Let’s Play… Scam Or Not?

Spammers and scammers are flooding the mail system with fake messages that are, for instance, “from DHL”. Just by sending out an enormous amount of messages, they will inevitably hit somebody who’s actually waiting for a DHL package and possibly get the scam rolling.

Some people leap to the conclusion that there must be a data breach somewhere, because it seems so unlikely that a scammer would target them just while they’re waiting for a package — but it’s just a numbers game. Nobody is really targeted. And you can usually tell that it’s a scam mail, since DHL has SPF, DKIM and DMARC set up, so the From address is usually something nonsensical and definitely non-DHL-ey.

But yesterday I got this email:

And, yes, I’ve ordered a new laptop from Lenovo, and it is a Thinkpad X1 Carbon Gen 10, and it is currently being shipped by UPS. So surely this can’t be a scam, can it?

But message is from notifications@lenovo-eu.narvar.com. Which is… er… not Lenovo, or UPS. The MAIL FROM is @spmailtechno.com. Which is something else again. And the Reply-To header says noreply@lenovoeu.be:

Which… doesn’t seem to exist?

The link to track the package does not point to UPS, either, but to:

etc. And clicking on that link and opening it in Firefox gives me:

So this is totally a scam, right? Somehow? No matter how unlikely? Or has there been an actual data breach at Lenovo or UPS or somewhere?

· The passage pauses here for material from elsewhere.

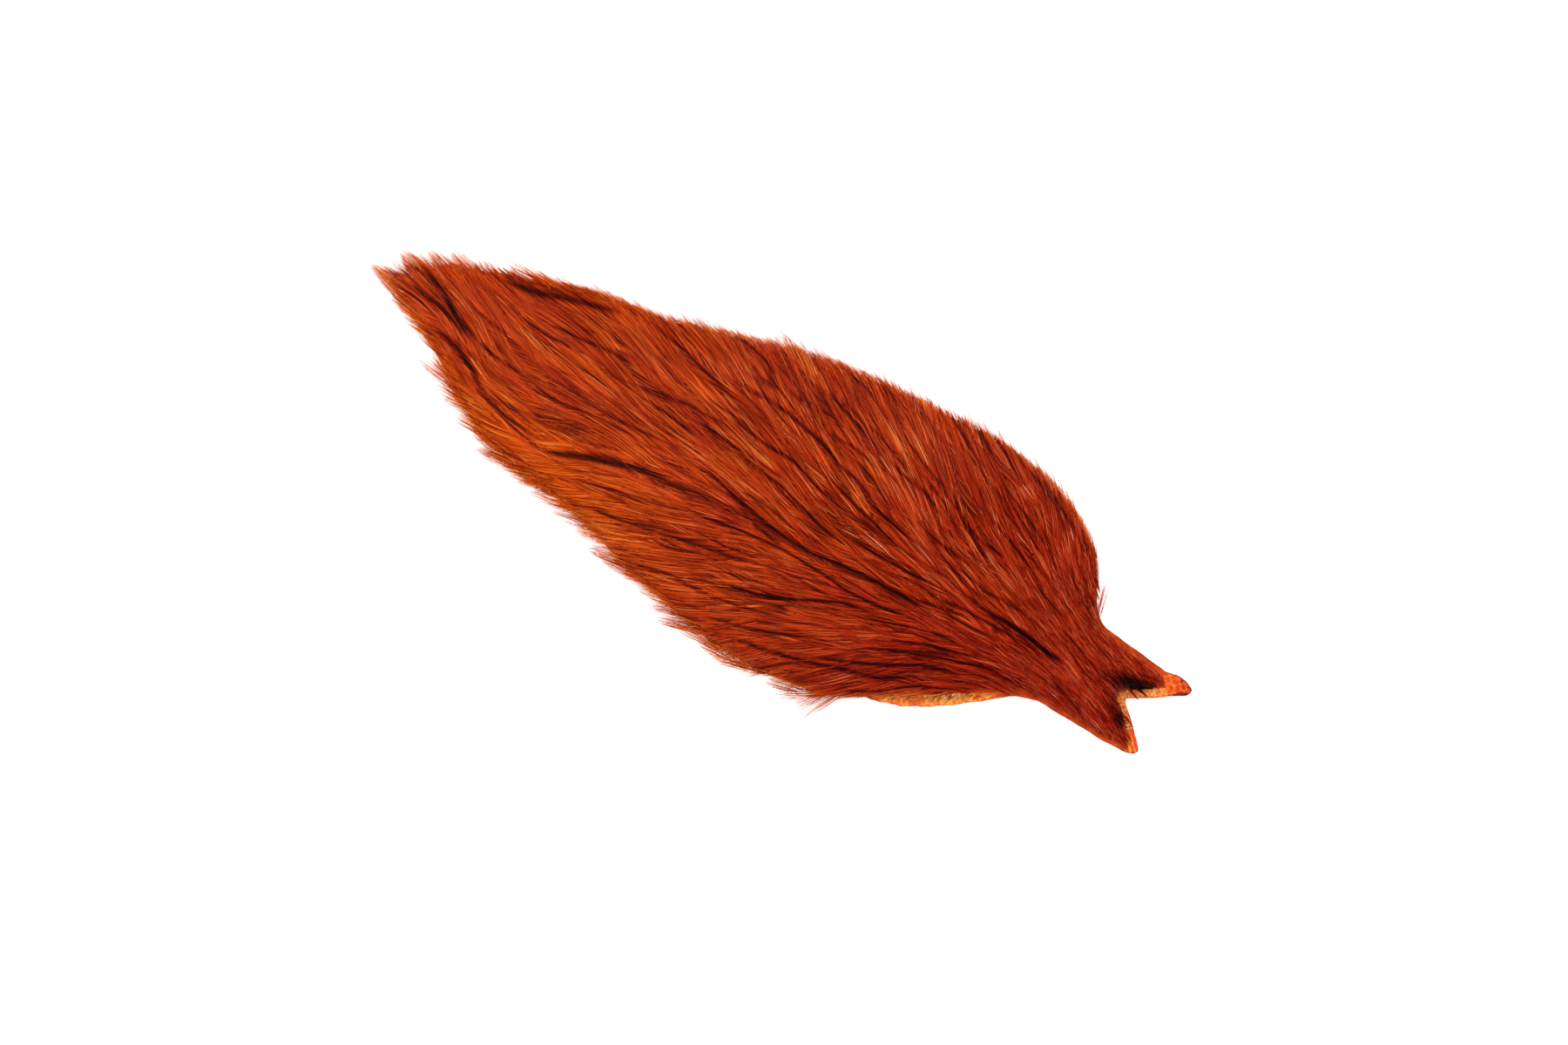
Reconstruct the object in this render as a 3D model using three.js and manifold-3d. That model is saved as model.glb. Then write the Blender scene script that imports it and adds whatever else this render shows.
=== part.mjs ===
// A rooster's neck cape, dried flat: the forked skin of the neck with its coat of hackle feathers still on.
// Millimetres, +Z up. +X runs to the forked head end and +Y is the bird's left. The skin lies on z = 0.
// The feathers grow in rows that overlap from the head end back. Each row is one piece. Each of its locks is
// a tuft of hackles: a tapering ridge that rises over the row behind it and reaches to the tuft's tips.
import * as THREE from 'three';
import Module from 'manifold-3d';
import { mergeVertices } from 'three/addons/utils/BufferGeometryUtils.js';

const wasm = await Module();
wasm.setup();

// Driving dimensions
const SKIN_THICKNESS = 1.2;
const CLEARANCE = 0.3; // between pieces that lie on each other
const COAT_RIM = 2.4; // height of the coat at its outer edge
const NARROWEST_COAT = 1;
const DOME_FULLNESS = 0.7; // the coat's cross-section: 1 is a parabola, less is squarer
const CREST = [[-120, 2.6], [-95, 6.5], [-60, 11.5], [-10, 15.5], [30, 16], [60, 12.5], [85, 8], [118, 4.6]];
const SKIN_FINISH = { color: 0xc9701f, roughness: 0.5, metalness: 0 };
const HACKLE_FINISH = { roughness: 0.55, metalness: 0 };
const HACKLE_COLOURS = { mantle: 0x9c3d17, crown: 0x84200f };

// Outline of the skin, from the end of the fork's left arm round the notch and the right arm to the butt
const SKIN_OUTLINE = [
  [117, 7.7], [119.8, 6.6], [120, 5.8], [119.4, 4.5], [116, 2.6], [110.8, -0.6], [105.2, -3.6],
  [109.8, -8.4], [114.9, -14.2], [114.2, -15.4], [112.2, -16], [103.7, -15.9], [85.6, -14.6], [78.8, -16.5],
  [72, -22], [58.4, -30.8], [40.2, -36.5], [26.6, -37.4], [4, -36.5], [-23.2, -29.7], [-50.4, -22.2],
  [-61.8, -17.7], [-68.6, -7.5], [-70.8, 4], [-68.6, 13], [-59.5, 20.9], [-45.9, 24.2], [-14.2, 32.9],
  [4, 36.7], [40.2, 39], [53.8, 37.8], [67.4, 34.2], [76.5, 29.2], [82.2, 23.8], [86, 17.9], [88.3, 13.4],
  [91, 10.7], [103.7, 8.6], [111.6, 7.5], [114.4, 8.1],
];

// Edges of the feather coat, where the hackles' tips end, as y at each x
const LEFT_EDGE = [
  [-120, 6], [-113.9, 11.1], [-104.8, 15.6], [-86.7, 22.2], [-64, 27.4], [-50.4, 28.8], [-23.2, 35.6],
  [-14.2, 38.3], [4, 40.8], [40.2, 42.2], [58.4, 39.4], [67.4, 36.3], [76.5, 30.8], [81, 27], [85.1, 21.1],
  [87.4, 16.1], [91, 10.4], [103.7, 8.2], [118, 7],
];
const RIGHT_EDGE = [
  [-120, 6], [-113.9, 2.9], [-98, -5.2], [-82.2, -16.5], [-73.1, -21.5], [-64, -24.2], [-50.4, -26.1],
  [-36.8, -29.7], [-27.8, -33.3], [-14.2, -36.9], [4, -41.2], [17.6, -41.9], [35.7, -39.7], [49.3, -32],
  [72, -19.9], [81, -14.5], [103.7, -15.4], [118, -15],
];

// How the feathers lie, in degrees from -X towards the left, on both sides of the parting at a given y
const LEFT_FAN = [[-110, 0], [-60, 4], [-35, 11], [-10, 18], [85, 22]];
const RIGHT_FAN = [[-110, 12], [-70, 3], [-40, -7], [0, -12], [31, -17], [70, -19]];
const PARTING = [[0, -14], [30, -8]];
const PARTING_SOFTNESS = 14;
const FORK = { rightAngle: 14, leftAngle: 0, x: [78, 92], y: [-8, 8] }; // over these x and y the way turns

// Each row: the x that its middle grows at, the y of its first and last lock, its locks' number and length,
// and its bow, the y at which the roots stand 1 mm further back than the middle
const ROWS = [
  { name: 'mantle_hackles', x: -44, y: [-18, 21], locks: 9, length: 80, bow: 12 },
  { name: 'shoulder_hackles', x: -18, y: [-29, 30], locks: 10, length: 64, bow: 14 },
  { name: 'lower_neck_hackles', x: 8, y: [-35, 35], locks: 11, length: 56, bow: 15 },
  { name: 'middle_neck_hackles', x: 32, y: [-36, 37], locks: 11, length: 48, bow: 15 },
  { name: 'upper_neck_hackles', x: 53, y: [-30, 36], locks: 10, length: 40, bow: 14 },
  { name: 'nape_hackles', x: 72, y: [-21, 31], locks: 9, length: 33, bow: 11 },
  { name: 'crown_hackles', x: 89, y: [-13, 26], locks: 9, length: 28, bow: 8 },
  { name: 'right_arm_hackles', x: 109, y: [-14.3, -8.5], locks: 3, length: 26, bow: 100 },
  { name: 'left_arm_hackles', x: 112, y: [0.6, 6.2], locks: 3, length: 28, bow: 100 },
];
const SHORTEST_LOCK = 12;
const LOCK_OVERLAP = 0.84; // half a lock's width, as a share of the distance between two roots

// Sections of a lock: how far along it each stands, and its width and height as shares of the whole there
const LOCK_SECTIONS = [
  { at: 0, width: 0.8, height: 0.32 },
  { at: 0.32, width: 1, height: 0.64 },
  { at: 0.64, width: 0.9, height: 0.86 },
  { at: 0.87, width: 0.6, height: 0.97 },
  { at: 1, width: 0.06, height: 0.84 },
];
const RIDGE = [[-1, 0.42], [-0.5, 0.12], [0, 0], [0.5, 0.12], [1, 0.42]]; // across, and how far it drops
const LOWEST_RIDGE = 0.8;
const STEP = 1; // along a lock's route

const { degToRad, lerp, clamp, smoothstep } = THREE.MathUtils;

// The value at x in a list of [x, value] pairs, straight between them
function along(pairs, x) {
  const after = pairs.findIndex(([at]) => at >= x);
  if (after === 0) return pairs[0][1];
  if (after < 0) return pairs[pairs.length - 1][1];
  const [[x0, v0], [x1, v1]] = [pairs[after - 1], pairs[after]];
  return lerp(v0, v1, (x - x0) / (x1 - x0));
}

// Where a point is across the coat: -1 on the right edge, 1 on the left edge
function across(x, y) {
  const [right, left] = [along(RIGHT_EDGE, x), along(LEFT_EDGE, x)];
  return (2 * y - right - left) / Math.max(left - right, NARROWEST_COAT);
}

// Height of the coat above the table, a low dome that falls to the rim
function coatHeight(x, y) {
  const t = clamp(across(x, y), -1, 1);
  return COAT_RIM + (along(CREST, x) - COAT_RIM) * Math.pow(1 - t * t, DOME_FULLNESS);
}

// Direction in which a feather lies, as a unit vector
function lie(x, y) {
  const parting = along(PARTING, x);
  const side = smoothstep(y, parting - PARTING_SOFTNESS, parting + PARTING_SOFTNESS);
  const neck = lerp(along(RIGHT_FAN, x), along(LEFT_FAN, x), side);
  const arm = lerp(FORK.rightAngle, FORK.leftAngle, smoothstep(y, ...FORK.y));
  const angle = degToRad(lerp(neck, arm, smoothstep(x, ...FORK.x)));
  return new THREE.Vector2(-Math.cos(angle), Math.sin(angle));
}

// Points from a root along the way the feathers lie, as far as the lock's length or the edge of the coat
function route(root, length) {
  const points = [root.clone()];
  for (let gone = 0; gone < length; gone += STEP) {
    const last = points[points.length - 1];
    if (last.x < RIGHT_EDGE[0][0] || Math.abs(across(last.x, last.y)) > 1) break;
    points.push(last.clone().addScaledVector(lie(last.x, last.y), STEP));
  }
  return points;
}

function solidOf(vertProperties, triVerts) {
  return new wasm.Manifold(new wasm.Mesh({ numProp: 3, vertProperties, triVerts }));
}

// A closed solid through rings of points, all of the same number, with flat ends
function loft(rings) {
  const count = rings[0].length;
  const last = (rings.length - 1) * count;
  const faces = [];
  for (let start = 0; start < last; start += count) {
    for (let j = 0; j < count; j++) {
      const [a, b] = [start + j, start + ((j + 1) % count)];
      faces.push(a, b, a + count, b, b + count, a + count);
    }
  }
  for (let j = 1; j + 1 < count; j++) faces.push(0, j + 1, j, last, last + j, last + j + 1);
  const corners = rings.flat().flatMap((point) => point.toArray());
  return solidOf(new Float32Array(corners), new Uint32Array(faces));
}

// One lock, which stands on the table under its ridge. Grown, it is fatter all round by the margin.
function lock(points, halfWidth, margin) {
  const tip = points.length - 1;
  const rings = LOCK_SECTIONS.map(({ at, width, height }) => {
    const middle = points[Math.round(at * tip)];
    const way = lie(middle.x, middle.y);
    const side = new THREE.Vector2(way.y, -way.x);
    const push = at === 0 ? -margin : at === 1 ? margin : 0;
    const top = coatHeight(middle.x, middle.y) * height;
    const ridge = RIDGE.map(([u, drop]) => {
      const point = middle.clone().addScaledVector(way, push);
      point.addScaledVector(side, u * (halfWidth * width + margin));
      const z = Math.max(top - drop * halfWidth * width, LOWEST_RIDGE) + margin;
      return new THREE.Vector3(point.x, point.y, z);
    });
    const feet = [ridge[ridge.length - 1], ridge[0]].map((p) => new THREE.Vector3(p.x, p.y, -margin));
    return [...ridge, ...feet];
  });
  return loft(rings);
}

// A row's locks, fused
function rowOfLocks({ x, y, locks, length, bow }, margin = 0) {
  const spacing = (y[1] - y[0]) / (locks - 1);
  return Array.from({ length: locks }, (_, i) => y[0] + i * spacing)
    .map((rootY) => route(new THREE.Vector2(x - (rootY / bow) ** 2, rootY), length))
    .filter((points) => points.length * STEP > SHORTEST_LOCK)
    .map((points) => lock(points, spacing * LOCK_OVERLAP, margin))
    .reduce((row, one) => row.add(one));
}

// The flat plate of skin between two heights, with its outline moved out by a margin
function skinPlate(margin, bottom, top) {
  const corners = SKIN_OUTLINE.map(([x, y]) => new THREE.Vector2(x, y));
  const count = corners.length;
  const outline = corners.map((corner, i) => {
    const run = corners[(i + 1) % count].clone().sub(corners[(i + count - 1) % count]).normalize();
    return corner.clone().addScaledVector(new THREE.Vector2(-run.y, run.x), margin);
  });
  const extrusion = { depth: top - bottom, bevelEnabled: false };
  return new THREE.ExtrudeGeometry(new THREE.Shape(outline), extrusion).translate(0, 0, bottom);
}

function toSolid(geometry) {
  const bare = geometry.clone();
  bare.deleteAttribute('normal');
  bare.deleteAttribute('uv');
  const merged = mergeVertices(bare);
  return solidOf(merged.attributes.position.array, new Uint32Array(merged.index.array));
}

function toGeometry(solid) {
  const { vertProperties, triVerts } = solid.getMesh();
  const geometry = new THREE.BufferGeometry();
  geometry.setAttribute('position', new THREE.BufferAttribute(vertProperties, 3));
  geometry.setIndex(new THREE.BufferAttribute(triVerts, 1));
  geometry.computeVertexNormals();
  return geometry;
}

// The main body of a cut solid, without crumbs that a cut has freed
function mainBody(solid) {
  return solid.decompose().reduce((most, body) => (body.volume() > most.volume() ? body : most));
}

function piece(name, geometry, finish) {
  const mesh = new THREE.Mesh(geometry, new THREE.MeshStandardMaterial(finish));
  mesh.name = name;
  return mesh;
}

const cape = new THREE.Group();
cape.add(piece('skin', skinPlate(0, 0, SKIN_THICKNESS), SKIN_FINISH));

// The rows are laid from the back forwards, each cut clear of the skin and of the rows that it lies on.
let below = toSolid(skinPlate(CLEARANCE, -CLEARANCE, SKIN_THICKNESS + CLEARANCE));
ROWS.forEach((row, i) => {
  const hackles = mainBody(rowOfLocks(row).subtract(below));
  const color = new THREE.Color(HACKLE_COLOURS.mantle);
  color.lerp(new THREE.Color(HACKLE_COLOURS.crown), i / (ROWS.length - 1));
  cape.add(piece(row.name, toGeometry(hackles), { ...HACKLE_FINISH, color }));
  below = below.add(rowOfLocks(row, CLEARANCE));
});

// The origin is under the middle of the cape.
const middle = new THREE.Box3().setFromObject(cape).getCenter(new THREE.Vector3());
cape.position.set(-middle.x, -middle.y, 0);

export default cape;
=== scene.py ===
# %% [markdown]
# A rooster's neck cape, dried flat. The skin of the neck lies on the table with its feathers up, and a fork
# at its head end shows where it was cut round the comb. Hundreds of hackle feathers grow in it and point
# back. The frame brings the solid of the skin and one solid for each row of hackles. This script keeps their
# places and gives each row its real surface: feathers whose fine, dyed barbs spread to both sides of a shaft.

# %% Load the frame
import math

import bpy
import numpy as np
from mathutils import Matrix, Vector
from mathutils.geometry import delaunay_2d_cdt


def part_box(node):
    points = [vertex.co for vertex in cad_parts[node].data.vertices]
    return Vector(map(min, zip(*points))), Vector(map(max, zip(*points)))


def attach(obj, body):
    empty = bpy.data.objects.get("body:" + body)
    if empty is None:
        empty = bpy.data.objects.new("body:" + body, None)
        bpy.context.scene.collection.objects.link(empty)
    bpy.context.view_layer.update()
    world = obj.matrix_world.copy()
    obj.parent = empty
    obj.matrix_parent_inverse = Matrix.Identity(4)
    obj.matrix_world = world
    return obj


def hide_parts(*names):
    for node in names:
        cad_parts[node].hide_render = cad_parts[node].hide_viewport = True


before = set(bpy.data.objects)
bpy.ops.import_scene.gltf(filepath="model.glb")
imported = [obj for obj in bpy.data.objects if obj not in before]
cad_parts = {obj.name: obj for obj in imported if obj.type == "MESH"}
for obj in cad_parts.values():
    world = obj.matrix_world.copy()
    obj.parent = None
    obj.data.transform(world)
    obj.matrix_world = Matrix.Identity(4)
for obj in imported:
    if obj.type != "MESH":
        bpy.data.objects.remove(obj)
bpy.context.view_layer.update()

MM = 0.001
random = np.random.default_rng(27)

# %% [markdown]
# All shapes are worked out in millimetres in the cape's own plan: +X to the head end, +Y to the bird's left.
# The outlines that shape the solids come first, because the feathers follow them too. A curve object could
# hold them, but a list of pairs, read with straight lines between them, is plainer and quick to look up.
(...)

But nope — the order number is actually my order number, and following the link eventually takes me to https://tracking.narvar.com/lenovo-eu/. Which Lenovo wants me to look at instead of the actual UPS tracking page, for some… strange reason:

OK, the reason isn’t so strange after all: Lenovo just wants to push more ads at me while I’m reloading the tracking page, and they can’t do that on the UPS tracking page.

Nice going, Lenovo — you’ve chosen a system to communicate with your customers that makes it virtually impossible to say whether the customers are being scammed or not.

*slow clap*

3 thoughts on “Let’s Play… Scam Or Not?”

  1. This is unbelievable! When it comes to spam and phishing we’re doomed – it seems everyone is teaching their users to get phished now. Why would Lenovo do this? Why is everybody doing ads now? Why do they even need to do this, you already bought an actual, physical product from them, didn’t they make enough money on that already?

  2. A popular thing in larger companies these days is to pay for another company to send fake phishing emails to the employees, to teach us to report real phishing emails.

    If I was to try and phish somebody today, I would definitely pretend to be a anti-phishing training company tasked with training users, and then making them jump in my ruse.

    Coming up with the original business plan and executing it is not bad either – the more phishing, the more training needed, so let’s throw money at the company providing the training, they definitely have no incentive to keep phishing going…

  3. Same experience here! Thanks for the post. I want to add that Lenovo has to get rid of UPS delivery!! the service is a headache!!